We did increase the budget by 12% but I think we actually started spending less as well. In 2 months since our monthly CC spend has been declining and we have built a balance for next months' quarterly estimated taxes.

I look at spending the same way I buy wine. I dont ask for the cheapest bottle. I dont ask for the most expensive bottle. I ask for the best value.

I know our expenses on kids toys dropped a lot after seeing that they value time with adults (and icecream) more than toys. We 99% of the time buy beer to drink at home because we dont get any additional value from going to a pub. I see people on diets trying to restrict everything and diets dont work because they are so painful and they are temporary. If you focus on maximizing value with your budget you rank your purchases and decisions and really consider where you spend your money and the savings (at least for me) takes care of itself.
 
One more thing, which I thought of while we were cleaning up after dinner: i always thought of retirement contributions as paying myself. So you are already doing that with your 401K, even though it may not seem like "savings" since you cannot touch it. Beyond that, you need to set aside some regularly recurring amount for your emergency fund, which you do not touch except for emergencies. So there is yet another %age to consider.

Then everything else becomes a game of "How much can I avoid spending on X so I can invest it?" and that's where a stern application of "Value for Money" becomes important.

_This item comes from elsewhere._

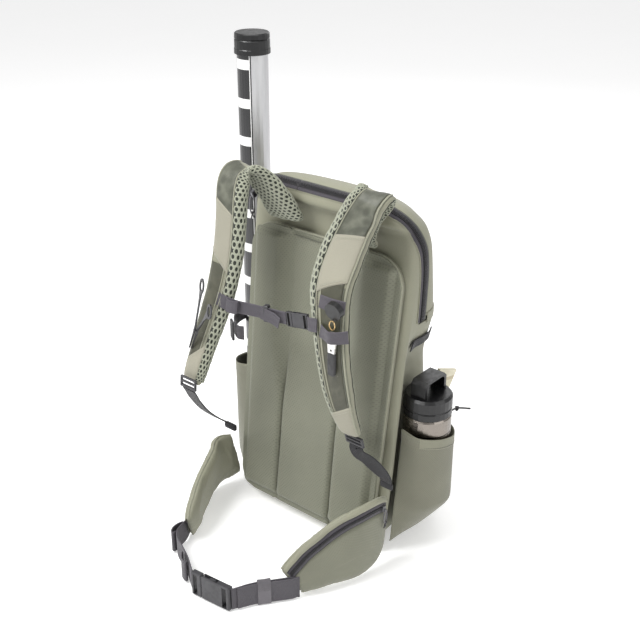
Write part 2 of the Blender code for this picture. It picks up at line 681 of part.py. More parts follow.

Nobody here is likely to tell you to put a limit on that. The answer will always be "save as much as you can without making everybody in your life miserable." That said, I have always (well, since 1980 anyway) heard 10% as the minimum you should "pay yourself first."

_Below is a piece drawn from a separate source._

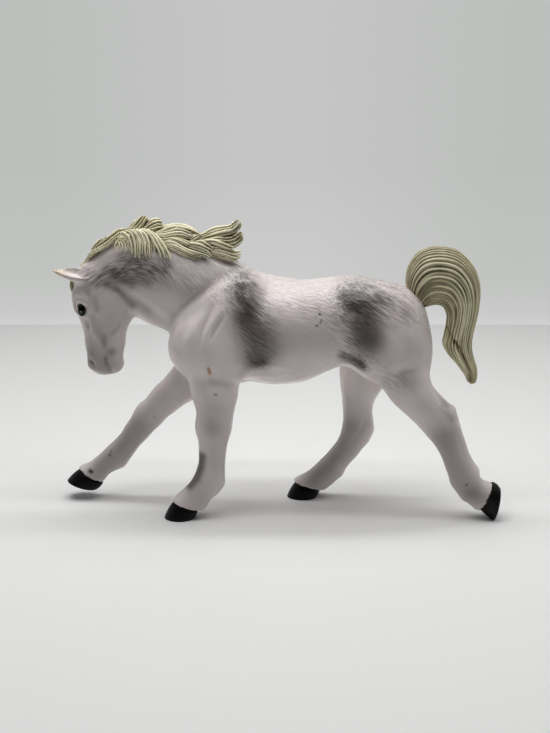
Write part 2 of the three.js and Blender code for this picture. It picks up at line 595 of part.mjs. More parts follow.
// Mane: locks that part from a bed along the crest, in shares of the neck. Each row runs from root to tip.
const maneBedShares = [
  [1.02, 0.4, 0],
  [0.9, 0.46, 0],
  [0.65, 0.52, 0],
  [0.4, 0.54, 0],
  [0.12, 0.54, 0],
];
const maneLockShares = [
  // strands swept up the crest from the poll
  {
    path: [[1.26, 0.08, 0], [1.19, 0.24, 0], [1.11, 0.39, 0], [1.03, 0.5, 0], [0.93, 0.57, 0]],
    widthShare: 0.7,
  },
  {
    path: [[1.23, 0.16, 0.11], [1.15, 0.3, 0.15], [1.06, 0.44, 0.15], [0.94, 0.56, 0.1]],
    widthShare: 0.55,
  },
  {
    path: [[1.23, 0.16, -0.11], [1.15, 0.3, -0.15], [1.05, 0.44, -0.15], [0.93, 0.56, -0.1]],
    widthShare: 0.55,
  },
  // locks that fall on the near side
  { path: [[0.95, 0.56, 0.05], [0.9, 0.5, 0.3], [0.85, 0.4, 0.4], [0.81, 0.28, 0.44]], widthShare: 0.75 },
  {
    path: [[0.88, 0.58, 0.05], [0.82, 0.52, 0.32], [0.77, 0.41, 0.42], [0.73, 0.3, 0.46]],
    widthShare: 0.85,
  },
  {
    path: [[0.82, 0.6, 0.05], [0.75, 0.54, 0.32], [0.69, 0.44, 0.42], [0.65, 0.33, 0.47]],
    widthShare: 0.85,
  },
  {
    path: [[0.76, 0.61, 0.05], [0.69, 0.55, 0.32], [0.62, 0.46, 0.42], [0.58, 0.36, 0.47]],
    widthShare: 0.85,
  },
  {
    path: [[0.71, 0.61, 0.05], [0.63, 0.55, 0.32], [0.55, 0.46, 0.42], [0.5, 0.37, 0.47]],
    widthShare: 0.85,
  },
  // locks that fall on the off side
  {
    path: [[0.92, 0.57, -0.05], [0.88, 0.5, -0.3], [0.83, 0.4, -0.4], [0.77, 0.29, -0.45]],
    widthShare: 0.85,
  },
  {
    path: [[0.8, 0.6, -0.05], [0.74, 0.54, -0.32], [0.68, 0.44, -0.42], [0.62, 0.33, -0.47]],
    widthShare: 1,
  },
  {
    path: [[0.64, 0.6, -0.05], [0.58, 0.55, -0.3], [0.52, 0.46, -0.42], [0.46, 0.36, -0.48]],
    widthShare: 1,
  },
  {
    path: [[0.5, 0.6, -0.05], [0.42, 0.57, -0.32], [0.34, 0.5, -0.43], [0.25, 0.44, -0.5]],
    widthShare: 0.9,
  },
  // two locks that stand up
  {
    path: [[0.91, 0.54, 0], [0.87, 0.65, -0.1], [0.83, 0.72, -0.15], [0.77, 0.75, -0.15]],
    widthShare: 0.9,
  },
  {
    path: [[0.79, 0.56, 0], [0.75, 0.66, -0.1], [0.7, 0.72, -0.15], [0.63, 0.73, -0.15]],
    widthShare: 0.95,
  },
  // locks swept back over the shoulder, one across another
  {
    path: [[0.7, 0.6, 0], [0.59, 0.7, 0.07], [0.46, 0.76, 0.1], [0.36, 0.75, 0.1], [0.27, 0.7, 0.07]],
    widthShare: 0.95,
  },
  { path: [[0.68, 0.57, 0.1], [0.52, 0.66, 0.2], [0.38, 0.67, 0.22], [0.26, 0.72, 0.17]], widthShare: 0.9 },
  {
    path: [[0.62, 0.57, 0.15], [0.48, 0.61, 0.32], [0.34, 0.6, 0.34], [0.24, 0.68, 0.28]],
    widthShare: 0.85,
  },
  {
    path: [[0.6, 0.56, 0.15], [0.46, 0.54, 0.38], [0.34, 0.5, 0.44], [0.23, 0.48, 0.48]],
    widthShare: 0.85,
  },
  {
    path: [[0.5, 0.57, 0.15], [0.38, 0.57, 0.38], [0.26, 0.54, 0.44], [0.14, 0.51, 0.48]],
    widthShare: 0.85,
  },
  // the loose end, flying in curls
  {
    path: [[0.34, 0.58, 0], [0.2, 0.73, 0.08], [0.06, 0.81, 0.1], [-0.02, 0.86, 0.07], [-0.045, 0.95, 0.03]],
    widthShare: 1,
  },
  {
    path: [[0.34, 0.58, 0.1], [0.16, 0.68, 0.2], [0.02, 0.71, 0.2], [-0.07, 0.75, 0.17], [-0.1, 0.84, 0.1]],
    widthShare: 1,
  },
  {
    path: [[0.3, 0.56, 0.1], [0.13, 0.61, 0.28], [0, 0.62, 0.28], [-0.09, 0.64, 0.24], [-0.13, 0.71, 0.18]],
    widthShare: 0.95,
  },
  {
    path: [[0.28, 0.54, 0.1], [0.1, 0.55, 0.3], [-0.02, 0.54, 0.33], [-0.1, 0.56, 0.28], [-0.13, 0.62, 0.2]],
    widthShare: 0.9,
  },
  { path: [[0.3, 0.56, -0.1], [0.12, 0.62, -0.24], [0, 0.65, -0.24], [-0.08, 0.7, -0.17]], widthShare: 1 },
];
const lockRootShare = 0.24; // a lock is fullest a little way from its root
const strandCutShare = 0.2; // how deep the strands are cut into a lock
const bedWidthShare = 1.5;

// One lock: a curl that swells from its root and runs out to a point, with strands cut along it.
function lockSolid(frame, { path, widthShare }, width, thickness, grow) {
  const curve = frame.curve(path);
  const outline = (turn) => 1 - (strandCutShare / 2) * (1 - Math.cos((turn * lockSides) / 2));
  const rings = Array.from({ length: lockRings }, (_, k) => {
    const share = k / lockRings;
    const swell = Math.sin(Math.PI * (lockRootShare + (1 - lockRootShare) * share));
    const half = ((swell * widthShare) / 2) * width + grow;
    const halfThickness = ((swell * widthShare) / 2) * thickness + grow;
    return ovalRing(axesAt(curve, share), half, halfThickness, lockSides, outline);
  });
  return ringedSolid(rings, curve.getPoint(0), curve.getPoint(1));
}

function maneSolid(grow) {
  const bed = { path: maneBedShares, widthShare: bedWidthShare };
  return [bed, ...maneLockShares]
    .map((row) => lockSolid(neckFrame, row, lockWidth, lockThickness, grow))
    .reduce((made, lock) => made.add(lock));
}

// Forelock: one lock that hangs between the ears.
const forelockShares = {
  path: [[-0.12, 0.1, 0], [-0.1, 0.33, 0], [0.02, 0.5, 0], [0.14, 0.53, 0.02]],
  widthShare: 1,
};

// The solid of neck, head and ears, with room round it where another piece is laid on it.
const skull = (grow) =>
  [wrapNeck(grow), wrapHead(grow), ...Object.values(earShares).map((each) => earLeaf(each, grow, 0))].reduce(
    (made, each) => made.add(each),
  );

const neckJoint = pegJoint(neckSpine, neckPegRadius);
const dockShares = { inTrunk: [0.86, 0.7, 0], inTail: [0.15, 0.09, 0] };
const dock = new THREE.LineCurve3(torsoFrame.place(dockShares.inTrunk), tailFrame.place(dockShares.inTail));
const tailJoint = pegJoint(dock, pegRadius);
const legs = legShares.map(legParts);
const skullCutter = skull(glueGap);

const torso = [neckJoint, tailJoint, ...legs].reduce(
  (made, { socket }) => made.subtract(socket),
  wrapTorso(0),
);
const neckAndHead = [eyeball(1, glueGap), eyeball(-1, glueGap), torsoCutter].reduce(
  (made, cutter) => made.subtract(cutter),
  wrapNeck(0).add(wrapHead(0)).add(ear(earShares.near)).add(ear(earShares.off)),
);
const tail = mainBody(tailSolid().subtract(torsoCutter)).add(tailJoint.tenon);
const mane = mainBody(maneSolid(0).subtract(skullCutter).subtract(torsoCutter));
const forelockLock = lockSolid(headFrame, forelockShares, forelockWidth, lockThickness, 0);
const forelock = mainBody(forelockLock.subtract(skullCutter).subtract(maneSolid(glueGap)));

// Paint: off-white vinyl, black hooves, dusty yellow hair and gloss eyes
const paint = (name, color, roughness) =>
  new THREE.MeshStandardMaterial({ name, color, roughness, metalness: 0 });
const coat = paint("painted_vinyl", 0xd2cac8, 0.5);
const horn = paint("black_paint", 0x141414, 0.35);
const hair = paint("dusty_yellow_paint", 0xc2ba8e, 0.6);
const gloss = paint("gloss_black_paint", 0x050505, 0.08);

function node(name, made, material) {
  const { numProp, vertProperties, triVerts } = made.getMesh();
  const geometry = new THREE.BufferGeometry();
  const packed = new THREE.InterleavedBuffer(vertProperties, numProp);
  geometry.setAttribute("position", new THREE.InterleavedBufferAttribute(packed, 3, 0));
  geometry.setIndex(new THREE.BufferAttribute(triVerts, 1));
  geometry.computeVertexNormals();
  const mesh = new THREE.Mesh(geometry, material);
  mesh.name = name;
  return mesh;
}

const horse = new THREE.Group();
horse.add(node("torso", torso, coat));
horse.add(node("neck_and_head", mainBody(neckAndHead).add(neckJoint.tenon), coat));
for (const { name, leg, hoof } of legs) {
  horse.add(node(`${name}_leg`, leg, coat), node(`${name}_hoof`, hoof, horn));
}
horse.add(node("tail", tail, hair), node("mane", mane, hair), node("forelock", forelock, hair));
horse.add(node("near_eye", eyeball(1, 0), gloss), node("off_eye", eyeball(-1, 0), gloss));

// The horse stands over the middle of its box, with its lowest hoof on the ground.
const box = new THREE.Box3().setFromObject(horse);
const middle = box.getCenter(new THREE.Vector3());
horse.position.set(-middle.x, -middle.y, -box.min.z);

export default horse;
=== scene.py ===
"""A toy horse, moulded in vinyl and painted by hand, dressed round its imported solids.

Metres, +Z up. The nose points to -X and the near (left) flank to -Y. Places along the horse are written in
millimetres: x behind the front of the trunk, y to the off side, z above the ground.
"""

import json
import logging
import math
from collections.abc import Iterator
from contextlib import contextmanager
from dataclasses import dataclass
from enum import Enum

import bpy
import numpy as np
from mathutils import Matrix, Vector
from mathutils.bvhtree import BVHTree

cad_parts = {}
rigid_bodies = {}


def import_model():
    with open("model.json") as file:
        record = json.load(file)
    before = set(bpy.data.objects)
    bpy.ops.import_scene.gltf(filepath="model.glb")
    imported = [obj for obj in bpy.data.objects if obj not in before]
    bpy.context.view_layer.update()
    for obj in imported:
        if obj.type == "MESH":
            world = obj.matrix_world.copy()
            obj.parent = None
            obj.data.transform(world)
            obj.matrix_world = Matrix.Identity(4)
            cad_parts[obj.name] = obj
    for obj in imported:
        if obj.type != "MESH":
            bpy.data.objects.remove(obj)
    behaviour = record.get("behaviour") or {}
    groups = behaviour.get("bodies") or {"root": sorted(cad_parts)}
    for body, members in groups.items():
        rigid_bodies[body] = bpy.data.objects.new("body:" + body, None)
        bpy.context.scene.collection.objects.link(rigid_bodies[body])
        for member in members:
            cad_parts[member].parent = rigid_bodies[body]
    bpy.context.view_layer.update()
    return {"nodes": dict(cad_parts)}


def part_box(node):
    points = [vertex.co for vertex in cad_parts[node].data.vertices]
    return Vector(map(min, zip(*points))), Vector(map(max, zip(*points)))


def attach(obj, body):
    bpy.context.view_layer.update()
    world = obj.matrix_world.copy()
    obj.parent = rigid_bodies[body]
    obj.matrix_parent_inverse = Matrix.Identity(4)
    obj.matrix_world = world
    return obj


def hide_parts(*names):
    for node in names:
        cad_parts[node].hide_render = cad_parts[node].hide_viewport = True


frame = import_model()

LOG = logging.getLogger("horse")
MM = 0.001
TRUNK_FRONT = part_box("torso")[0].x
SEED = 7
WELD_MM = 0.002
END_FADE = -0.15
NOISE_VALUES = 4096
NOISE_PRIMES = (73856093, 19349663, 83492791)
EYE_PLACE = (-28.1, 4.5, 69.5)
CURVE_POINTS = 400
LOCK_POINTS = 200
CLEAR_MM = 0.05
LOOK_OUTWARDS = 1.15
Spot = tuple[float, float]
Place = tuple[float, float, float]
Piece = bpy.types.Object
Material = bpy.types.Material
Tree = bpy.types.NodeTree
Laid = tuple[np.ndarray, np.ndarray, float]


class Side(Enum):
    """The flank that a mark lies on, as the sign of Y."""

    NEAR = -1
    OFF = 1
    BOTH = 0


class Profile(Enum):
    """The section of a mark: a round ridge or groove, or a fold with one side up and the other down."""

    ROUND = "round"
    FOLD = "fold"


def to_metres(place: Place) -> Vector:
    """Turns a place in the horse's millimetres into one in the shared frame, in metres."""
    return Vector((TRUNK_FRONT + place[0] * MM, place[1] * MM, place[2] * MM))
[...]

And get out of paying credit card interest - which is nothing but a very expensive short-term loan, hardly better than a payday loan - and stay out of it for good. That is also a path toward an "excellent" credit rating if yours isn't excellent already. With a top credit rating you will never have to worry when it comes time to approach the bank for a "real" loan.
 
Welcome aboard Brian! You're already thinking the right way. Patience and LBYM are your two best friends. I have four quotes from this wonderful site on my computer monitors at work for my daily viewing/reminding:

"Retire when you have enough and you have had enough."

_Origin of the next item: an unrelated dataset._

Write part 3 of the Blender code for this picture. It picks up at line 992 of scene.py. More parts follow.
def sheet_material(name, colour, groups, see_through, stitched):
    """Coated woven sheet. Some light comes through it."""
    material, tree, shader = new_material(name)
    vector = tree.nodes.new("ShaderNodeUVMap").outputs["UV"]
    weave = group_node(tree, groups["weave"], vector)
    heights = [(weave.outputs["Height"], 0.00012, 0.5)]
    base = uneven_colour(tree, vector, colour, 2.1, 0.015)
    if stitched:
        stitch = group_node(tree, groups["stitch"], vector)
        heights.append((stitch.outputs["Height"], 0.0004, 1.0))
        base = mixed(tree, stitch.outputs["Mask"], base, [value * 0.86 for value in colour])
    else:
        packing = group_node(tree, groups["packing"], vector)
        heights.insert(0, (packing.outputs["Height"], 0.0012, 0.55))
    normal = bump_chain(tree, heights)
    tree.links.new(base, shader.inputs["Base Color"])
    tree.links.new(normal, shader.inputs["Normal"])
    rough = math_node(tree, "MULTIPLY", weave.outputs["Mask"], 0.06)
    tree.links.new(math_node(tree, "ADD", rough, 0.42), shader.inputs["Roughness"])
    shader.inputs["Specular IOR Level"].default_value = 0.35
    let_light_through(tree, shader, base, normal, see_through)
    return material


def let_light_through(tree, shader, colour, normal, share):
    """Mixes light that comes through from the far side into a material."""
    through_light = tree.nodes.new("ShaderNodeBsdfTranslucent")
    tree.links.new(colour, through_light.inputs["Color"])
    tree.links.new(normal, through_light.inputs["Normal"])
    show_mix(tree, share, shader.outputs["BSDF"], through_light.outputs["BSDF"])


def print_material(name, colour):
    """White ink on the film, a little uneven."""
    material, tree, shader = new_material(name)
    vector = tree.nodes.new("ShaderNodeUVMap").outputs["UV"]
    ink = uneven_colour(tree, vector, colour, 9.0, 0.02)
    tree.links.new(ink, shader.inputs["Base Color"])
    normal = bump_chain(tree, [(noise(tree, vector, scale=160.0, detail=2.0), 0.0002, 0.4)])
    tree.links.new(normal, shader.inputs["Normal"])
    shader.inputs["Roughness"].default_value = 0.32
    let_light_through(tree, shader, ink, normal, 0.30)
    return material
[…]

"Reducing costs is a 100% risk free return...tax optimization is similar...investment returns are the least predictable and hardest to control so spend time accordingly."

"All the money you have can't buy good health. You already have the FI, so get out before you have more health problems."

And the great:
"Hey, for every ten dollars, that's another hour that I have to be in the work place. That's an hour of my life. And my life is a very finite thing. I have only 'x' number of hours let before I'm dead. So how do I want to use these hours of my life? Do I want to use them just spending in on more crap and more stuff, or do I want to start getting a handle on it and using my life more intelligently?" --Joe Dominguez (1938-1997)

THANKS TO ALL WHO HAVE POSTED AND OR USED THESE IN THEIR SIGS! They have helped remind me and keep me on task daily!
 
Thank you for all the support!

I have some questions about my 503(b) account and how I have it allocated. I'm not sure if this should be posted in a different sub so please excuse me if so.

Basically I wanted to determine what funds I should use and how to allocate. Obviously you don't know what funds I have available but I could provide if someone was willing to get that detailed with me.

Also the account allows us to use professionals to allocate on a monthly basis. The few is ~ 30 basis points or close to .5% a year (does that sound correct at all? I am have the incorrect time frame when those fees are charged)

Also I can open up a brokerage account and trade stocks with a portion of the money in my 403b. I am quite interested and have minor background in finance (bachelors degree). But I wanted to see what others would suggest with approx 20 more years of investing. Right now I am earning 12% return since the beginning of the year. I feel the way the market has been I should have greater returns even though as off now it is 40% greater than average yearly returns but I have a feeling a correction is due. Thoughts?
 
Stick with index funds. Focus on paying off your debt. I'd look at using a home equity line of credit as an emergency fund while you pay off your debt as quickly as possible.